As part of my research into this subject I watch Mel Gibson's version of The Passion of the Christ - on YouTube. The sound had been dubbed with a version of Amazing Grace however, the voices and sound effects were still very audible. As I sat there and watched this unbearable torture of the man by whom I live my life my eyes widened, my mouth became dry and I could hear my heart beat. I was overwhelmed. For the first time in my life, the sudden realisation of what happened to Christ on that day became apparent. Once the video had ended it took a few moments for me to gather my composure - the information I had expected to gain, ready for Period 5's class with 9SY, had been surpassed by an incredible personal gain. In the words of one of the greatest hymns ever written I pondered the question "How can it be that thou, my God, shouldst die for me?". Moreover, why did Jesus die? And, why did him dying save us from our Sins? Regularly, in Church we hear people say to us that "Jesus dying paid the penalty for our Sin. It set us free!" but I have never really understood why?

I did some research and chose books off my shelf by David Watson, Michele Guinness and other Christian authors. However, it was in the words of Nicky Gumble's book Question of Life that I found my most satisifying and simplistic answer. Allow me to share with you his words:
This image comes from a law court. Two people went through school and university together and developed a close friendship. Life went on and they went their different ways and lost contact. One went on to become a judge, while the other one went down and down and ended up a criminal. One day the criminal appeared before the judge. He had committed a crime to which he pleaded guilty. The judge recognised his old friends, and faced a dilemma. He was a judge so he had to be just; he couldn't let the man off. On the other hand, he didn't want to punish the man, because he loved him. So he told his friend that he would fine him the correct penalty for the offence. That is justice. Then he came down from his position as judge and he wrote a cheque for the amount of the fine. He gave it to his friend, saying that he would pay the penalty for him. That is love.

The first time I read this out someone raised their hand and mentioned that it was an inaccurate account as a Judge of Law would not be allowed to pass sentence for somebody he knew. However, going beyond the practical points, it does give a wonderful illustration of what it meant for Jesus to die. "Greater love has no man than this, than to lay down his life for his friends". (John 15:13) In the same way that the Judge stood down from his position and paid the cheque to his friend, Jesus laid down his life and paid the penalty for our sin.

The most touching and emotional part of the video clip, for me, came at the end and in particular in the final words of Jesus before he bowed down his head and died "Father, into your hands, I place my spirit". Whilst hanging there on the cross, with three nails through his arms and feet, having been whipped and humilated by nakedness he set aside his pain and commended himself to his Father; not with fear but with faith.
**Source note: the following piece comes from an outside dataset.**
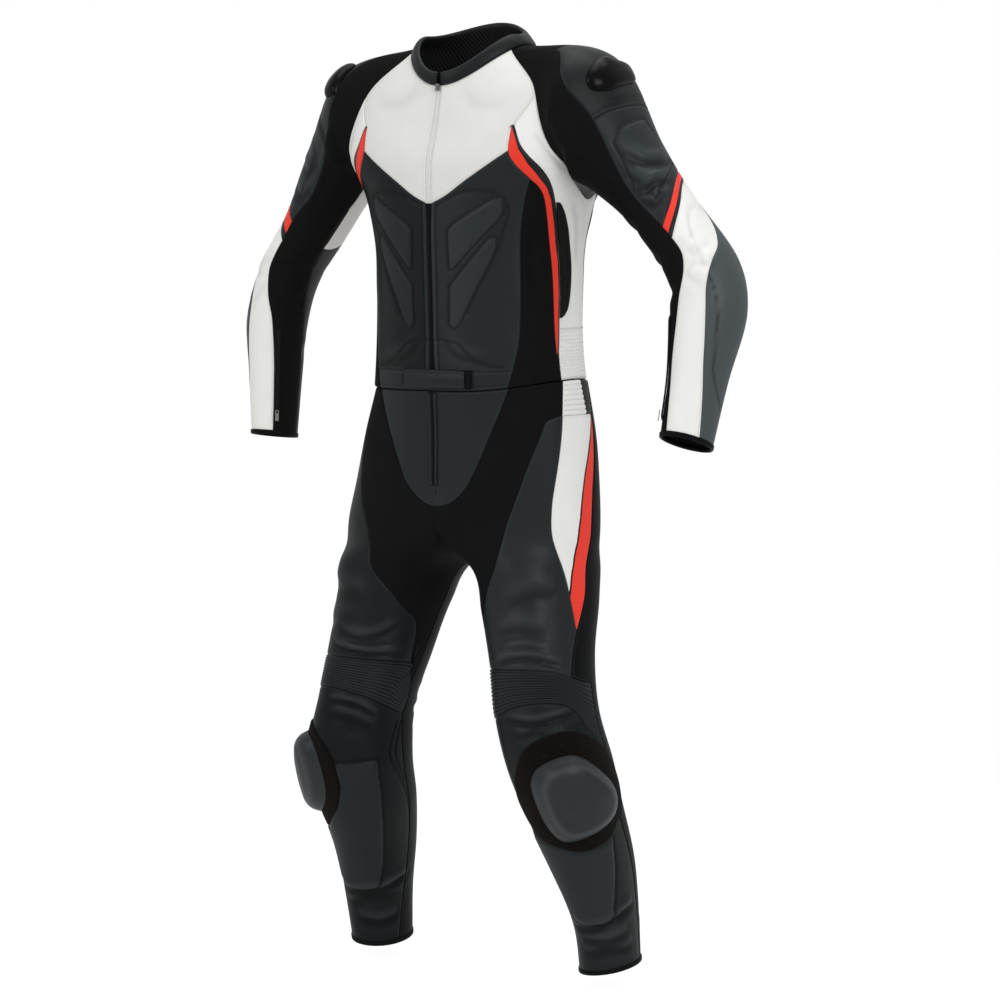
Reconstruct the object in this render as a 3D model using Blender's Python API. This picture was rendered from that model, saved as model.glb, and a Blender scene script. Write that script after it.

Perhaps more of us need to set aside our fears and our pains of life - and commit ourselves to God.




Saturday 17 October 2009

Respect

I have recently submitted a funding application to take a group of 20 young people on four week-long residentials experiences: Canal Boating, Camping, Outward Bounds and a holiday to London. One of the questions asked on the form is "How will your funding application help reduce the causes of poverty and improve the quality of life for these youngsters?'. I struggled to think of answer for the questions. My initial thought was 'Well, I'm taking the kids away, they'll have a fab time... but then they're going to come back into their every day lives - hanging around the arcades and other such dignified pastimes.'

After much deliberation, contemplation and basic brain-racking it hit me! It all boils down to respect. I want to demonstrate to these children that there is far more to life than they find in South Blackpool - there is a world out there! The language that these children speak, their attitude to life and the way they behave is because they don't have any respect - for themselves.

If we can encourage these young people to develop a level of respect for themselves, then everything else will fit into place afterwards. Why do they throw litter? Because they have no respect for the place where they live and therefore, no respect for themselves. Why do they swear? Because they don't care what people think about them because, they have no respect for themselves. Why do they bunk off school? Because they're not interested in an education - once again, a lack of respect for themselves. All of these things, and more, are what contribute towards a society of poverty and deprevation. A person who has respect for themselves and believes in themselves will care about where they live, they will care about what people think of them and they will care about their education. If we can help these children to develop respect for themselves then, slowly but surely, generations will escape the downward spiral of poverty they find themselves in.

So there you have it - my theory of deprevation. If people realised just how much they are really worth, they would never be prepared to settle for anything less, even again!

Friday 16 October 2009

The Thing I've Learnt

When I was young we moved around quite a lot as a family (that is my Mum and I). It wasn't until I was about 12 years old when we finally settled somewhere. Even then, at 15 we moved again. The distances weren't particularly far apart, in fact usually it was the same town. This is significant because, it always meant that essentially I was always around the same people. However, on the 3rd April 2009 I had an interview for a job in Blackpool; a job of which I am now 4 months into. Needless to say, this meant a move away from my friends, my family and my Church. No longer would I have the comfort of a Grandparent around the corner, or friends to whom I could just "drop-in". The door of life had opened and it was a big scary place ahead.

However, despite the initial fears and concerns - which, by the grace of God, are all now well overcome - I feel settled in Blackpool. I am thankful for the opportunities that have arisen to me through my faith. In my interview they asked me why I felt I was suitable for the job. I answered that I felt I had two primary gifts; both of which were God given. The first, is the ability to work with young people. The second, is the power of the Holy Spirit. Individually, I told them, these gifts were very strong. Together, the possibilities were endless.

The evidence for this is apparent by the successes that have been created through the work of God through me in Wallasey and in Blackpool.

Essentially, I have learnt that when we do things for other people in the name of Christ and for God they will be extremely successful. It is only when we do things for ourselves and ourselves alone that we begin to fail.